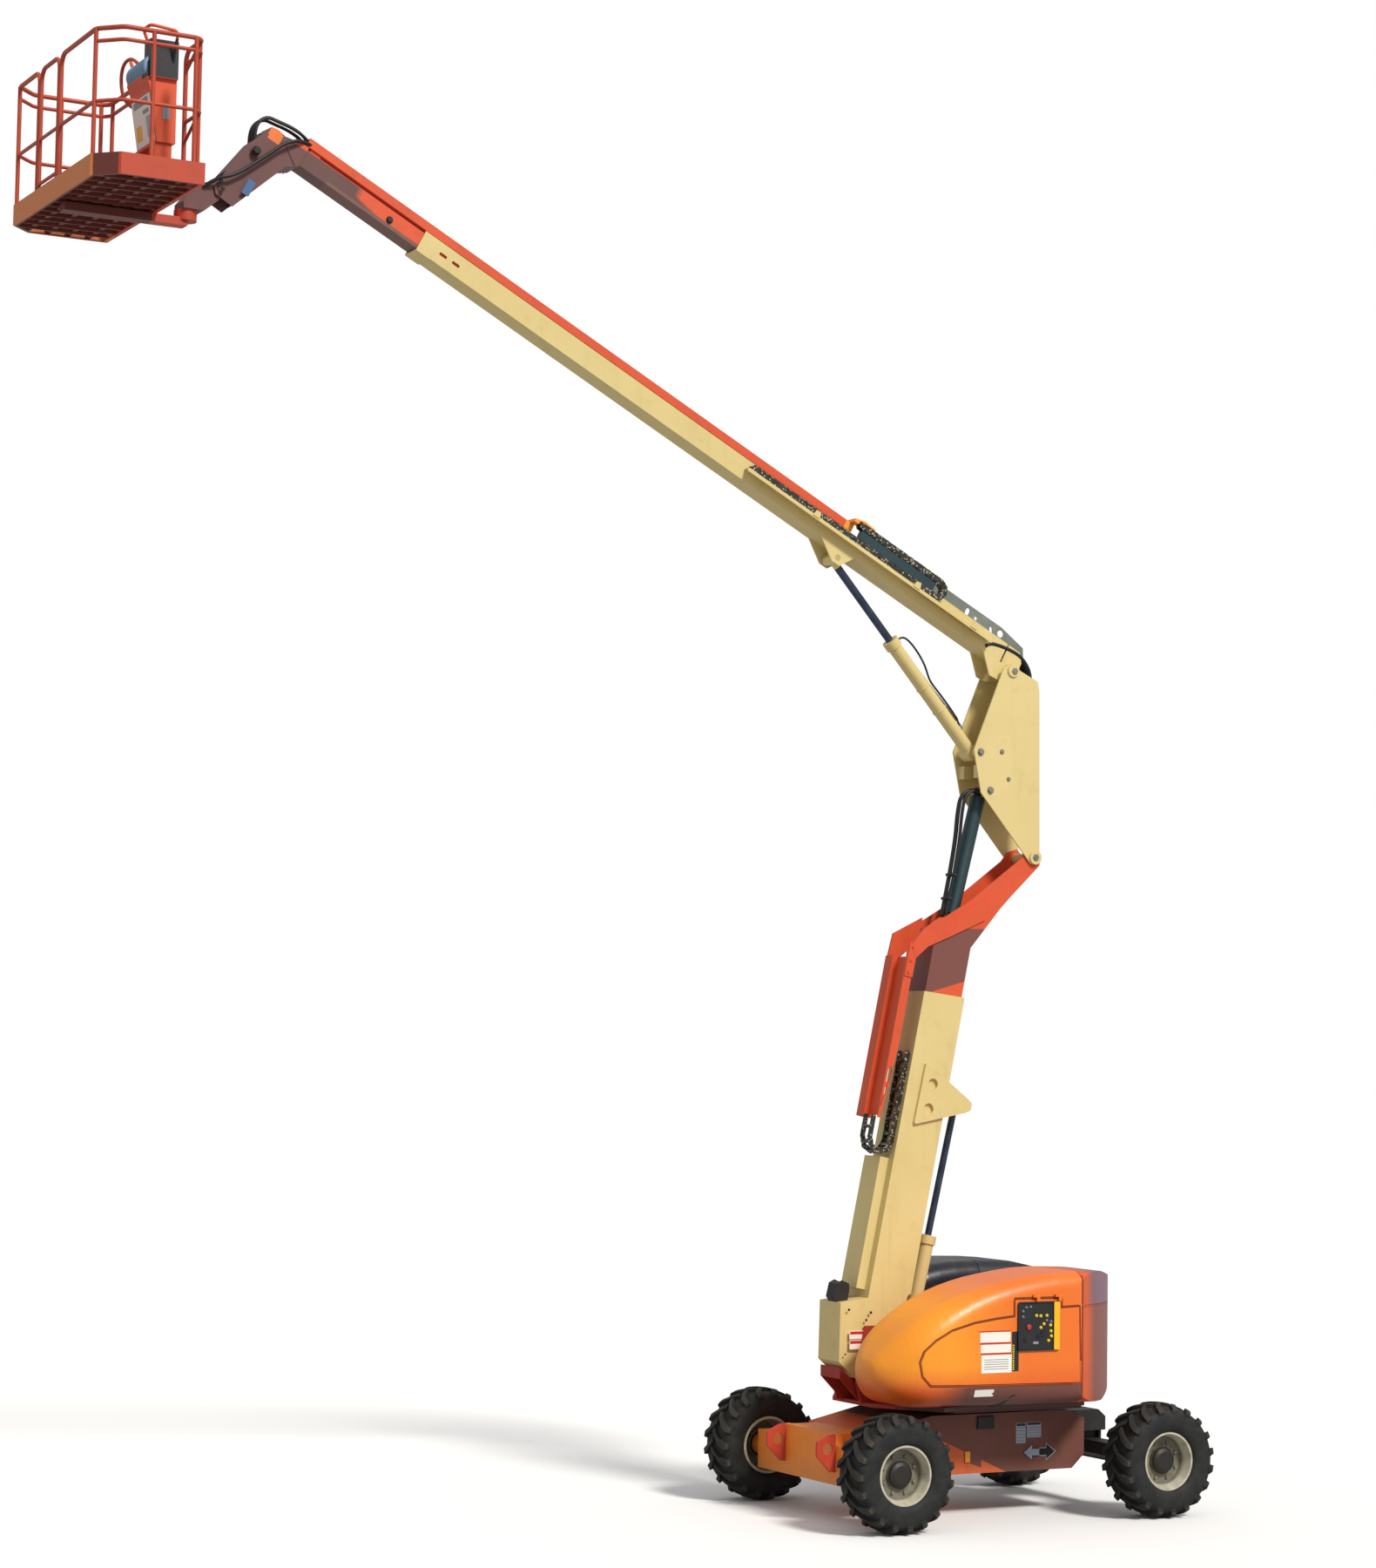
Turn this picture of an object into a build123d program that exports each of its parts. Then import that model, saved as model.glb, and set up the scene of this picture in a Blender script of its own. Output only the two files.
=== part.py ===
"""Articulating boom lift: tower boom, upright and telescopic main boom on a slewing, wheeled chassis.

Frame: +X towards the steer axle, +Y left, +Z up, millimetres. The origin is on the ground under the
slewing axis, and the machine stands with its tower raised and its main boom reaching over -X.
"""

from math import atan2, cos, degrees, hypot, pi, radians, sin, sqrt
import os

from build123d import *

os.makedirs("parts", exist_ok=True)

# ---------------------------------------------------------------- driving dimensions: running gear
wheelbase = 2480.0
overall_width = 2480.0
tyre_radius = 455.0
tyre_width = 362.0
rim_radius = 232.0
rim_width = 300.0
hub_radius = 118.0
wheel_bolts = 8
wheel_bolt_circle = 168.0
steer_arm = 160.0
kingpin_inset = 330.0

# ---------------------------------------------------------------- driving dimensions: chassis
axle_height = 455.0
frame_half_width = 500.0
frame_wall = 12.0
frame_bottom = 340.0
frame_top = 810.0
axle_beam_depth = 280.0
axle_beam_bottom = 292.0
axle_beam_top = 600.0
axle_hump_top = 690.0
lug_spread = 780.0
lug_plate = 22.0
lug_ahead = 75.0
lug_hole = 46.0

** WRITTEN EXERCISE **
Restate the listing exactly, starting at its first line and ending at the line where "slewing, wheeled chassis." occurs; include both and no other lines.

** ANSWER FOR THE TASK **
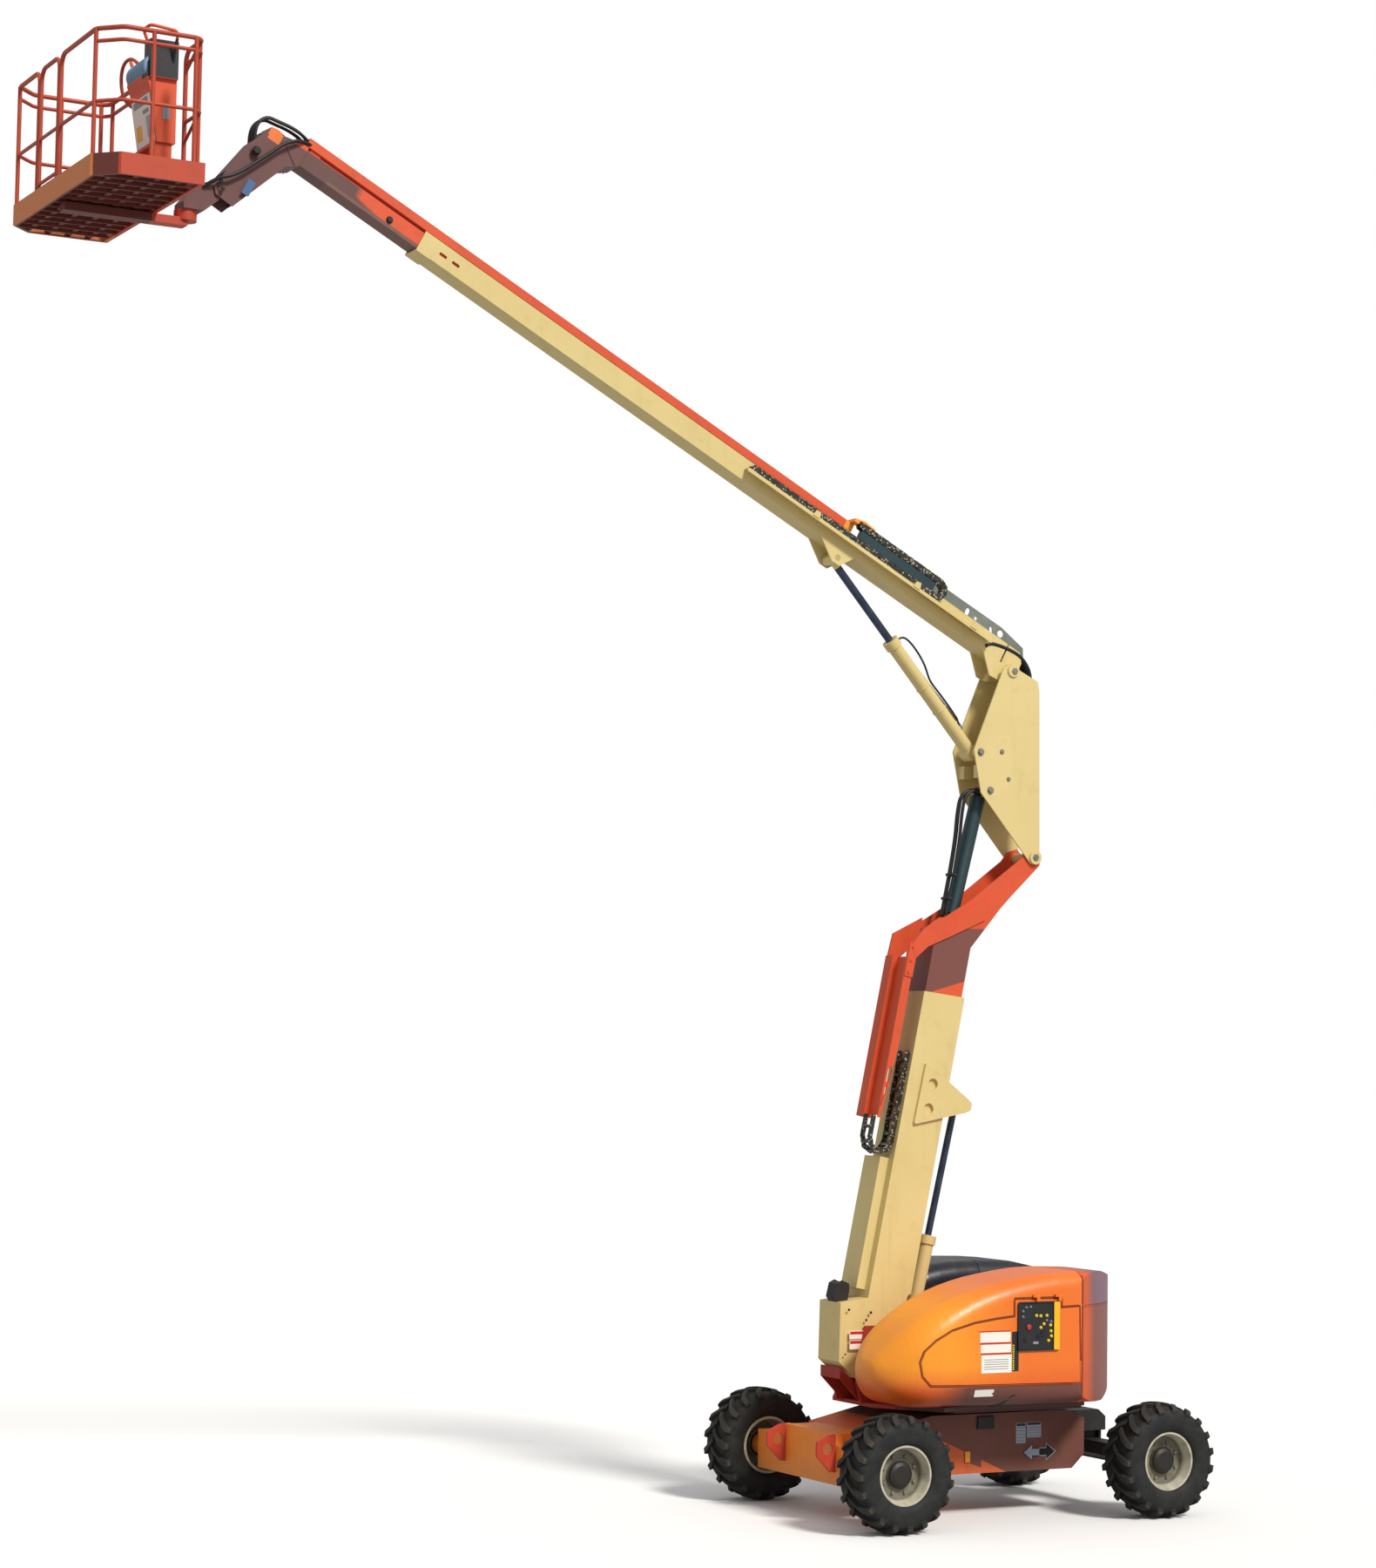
Turn this picture of an object into a build123d program that exports each of its parts. Then import that model, saved as model.glb, and set up the scene of this picture in a Blender script of its own. Output only the two files.
=== part.py ===
"""Articulating boom lift: tower boom, upright and telescopic main boom on a slewing, wheeled chassis.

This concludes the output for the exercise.